The technological revolution will make the NHS cheaper, not more expensive

One of the tropes we see around often enough is that we must spend vast sums more, invest ever more heavily, in the National Health Service because new technologies are going to raise the cost of health care. This is not actually so for a fairly obvious reason. Why would we adopt more expensive methods of doing something?

Quite, we’ll only - as is true in all other areas of life - start to use a new technology if it is better or cheaper than the one we’ve previously used. Some of these new technologies being considerably cheaper too:

Smartphone apps are five times more effective at diagnosing serious heart conditions compared to standard tests, a University of Edinburgh study has found.

Better and also cheaper:

After 90 days, the smartphone device helped doctors diagnose 56 per cent of patients, in an average time of 9.5 days.

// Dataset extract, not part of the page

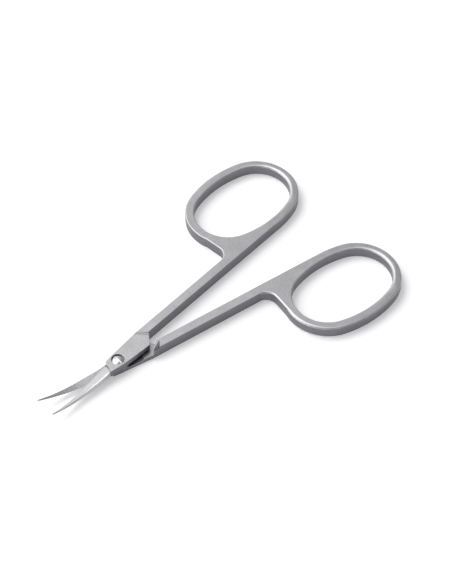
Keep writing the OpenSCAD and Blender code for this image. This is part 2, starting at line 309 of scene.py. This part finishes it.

However, only 10 per cent of patients given standard care were diagnosed, in an average time of 43 days.

The technology also cut the cost of diagnosis from £1,395 to £474, researchers said.

That’s not an argument in favour of increasing spending upon the NHS now, is it? It’s quite the opposite, an opportunity to sniff around and see whether it needs quite so much of our hard earned.

This has also been true of all previous medical technologies too. Vaccines are cheaper than wards full of smallpox victims. Aspirin cheaper than leeches at curing headaches. What makes health care more expensive at times is the technology which allows us to cure something we couldn’t before.

The total cost of health care in the future is going to be the balance of those two plus whatever the demographics of the population being treated are. But it’s simply not true to go about insisting that advancing technology is necessarily going to make the NHS more expensive so open those chequebooks now.